6. Bachelor Bucks Are Lazy
Telemetry has established that bucks (and other deer) have the smallest home range during summer. I’ll take this a step further and opine that they bed closer to food than at any time of the season, with the exception of the post-rut. During the late season, bucks bed close to food to conserve energy, but in the summer they do it for different reasons. In the farm country where I hunt, I’m convinced at least part of this strategy is insect avoidance; when mosquitoes, gnats and other nasties get thick, it’s pretty common to see whitetails (nice bucks included) feeding in open fields at midday. While hunger is an obvious factor, I believe they also just need a break from insect bites, so bedding within an easy walk to a field or opening makes perfect sense.
Also, whitetails, especially mature bucks, are basically lazy creatures, and they rarely travel farther than they have to when seeking food and cover.

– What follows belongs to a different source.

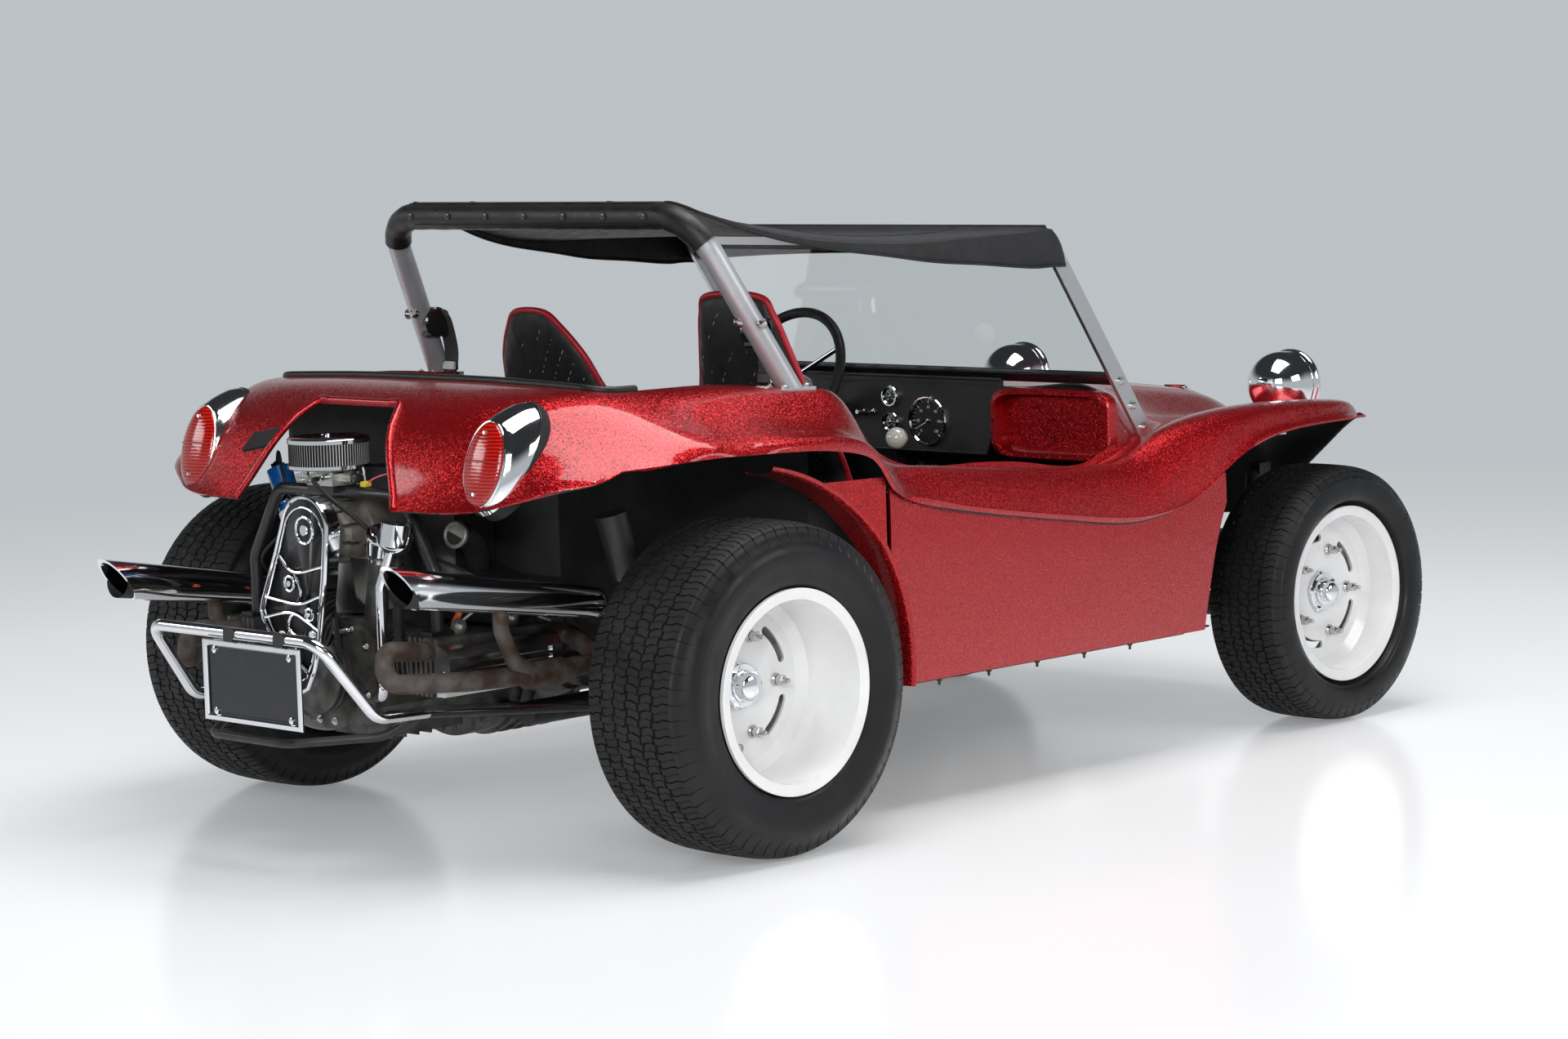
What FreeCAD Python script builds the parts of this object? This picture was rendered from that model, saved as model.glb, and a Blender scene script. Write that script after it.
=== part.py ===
"""Open two-seat dune buggy on a shortened pan with a rear air-cooled engine.

Units are millimetres. +X is forward, +Y is the car's left and +Z is up.
Everything is drawn from the rear axle (x = 0 there) with the ground at z = 0,
and each piece is moved by ORIGIN_SHIFT when it is written, so that the origin
is on the ground at the middle of the finished car.
"""
import FreeCAD, Part
import math
import os

os.makedirs("parts", exist_ok=True)
V = FreeCAD.Vector

# Driving dimensions of the whole car
WHEELBASE = 2032.0
BEAM_X = WHEELBASE + 133.0   # middle of the front axle beam
REAR_END = -748.0            # rear face of the number plate
FRONT_END = BEAM_X + 255.0   # front of the front bumper
ORIGIN_SHIFT = -(REAR_END + FRONT_END) / 2.0
SEAT_GAP = 0.4               # clearance between pieces that rest on each other

# Wheels and tyres
RIM_LIP_RADIUS = 208.0
BEAD_SEAT_RADIUS = 190.0
DROP_CENTRE_RADIUS = 166.0
RIM_SHEET = 5.0
REAR_TYRE_RADIUS = 340.0
REAR_TYRE_SECTION = 285.0
REAR_TREAD = 225.0
REAR_RIM_WIDTH = 274.0
REAR_WHEEL_Y = 727.0
REAR_DISC_Y = 700.0
FRONT_TYRE_RADIUS = 304.0
FRONT_TYRE_SECTION = 216.0
FRONT_TREAD = 180.0
FRONT_RIM_WIDTH = 178.0
TYRE_WALL = 13.0
BOLT_CIRCLE_RADIUS = 102.5
LUG_COUNT = 5
DRUM_RADIUS = 122.0
SPINDLE_RADIUS = 15.0
SPINDLE_CLEARANCE = 0.5

# Front axle and steering
BEAM_TUBE_RADIUS = 27.0
BEAM_UPPER_Z = 378.0
BEAM_LOWER_Z = 228.0
BEAM_HALF = 372.0
KINGPIN_Y = BEAM_HALF + 98.0
FRONT_WHEEL_Y = KINGPIN_Y + 144.0
FRONT_DISC_Y = FRONT_WHEEL_Y + 8.0
KINGPIN_RADIUS = 12.0
STEER_ARM = 130.0
STEER_ROD_Z = 372.0
ROD_RADIUS = 9.0
BALL_RADIUS = 6.0
PITMAN_Y = 268.0
ROD_SPREAD = 20.0            # rod pins beside the pitman arm, and balls outside the kingpins
COLUMN_Y = 272.0
STEERING_WHEEL_Z = 850.0
STEERING_WHEEL_RADIUS = 182.0
STEERING_HUB_LENGTH = 66.0
STEERING_SHAFT_RADIUS = 9.0
STEERING_BOX_X = BEAM_X - 155.0
STEERING_BOX_Z = 425.0

# Body
BODY_WALL = 5.0
SILL_INNER_Y = 586.0
COCKPIT_REAR_X = 338.0
COCKPIT_FRONT_X = WHEELBASE - 696.0
STEERING_WHEEL_X = COCKPIT_FRONT_X - 196.0
FOOTWELL_X = WHEELBASE - 432.0
PAN_FRONT_X = FOOTWELL_X + 60.0
PAN_Z = 258.0
PAN_SHEET = 4.0
PAN_HALF = 560.0
TUNNEL_HALF = 72.0
TUNNEL_TOP_Z = 392.0
TUB_WALL_Y = 572.0
PANEL_BOTTOM_Z = 277.0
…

And since bucks are consuming a tremendous amount of calories during summer, why burn off a bunch of energy walking from bed to feed if you don’t have to? Veteran Kentucky guide Mark Clifford feels that early-fall bucks may bed less than 50 yards from a preferred food source; one reason why he never lets his clients hunt the mornings, as it’s nearly impossible to beat a buck back to his bedroom.
7. You Have to Hunt Them Carefully
It’s no secret that whitetails, but especially mature bucks, respond quickly once they sense hunting pressure. Telemetry studies have shown that deer that were once using fields and food plots during daylight in the summer, stopped doing once the hunting season was on. While it only took bucks a few days to respond to the influx of hunters in the woods during this study, it’s possible to buy yourself more time if you’re careful with stand placement, entry/exit, and not overhunting an area. Still, once you start invading a buck’s happy places, the clock is ticking on how long he feels comfortable there. And if you’re dealing with a multiple buck bachelor group, consider that clock to be humming even faster. The flip-side of this is if you hunt very carefully, you should have at least a few great cracks at a bruiser whitetail you've been watching all summer.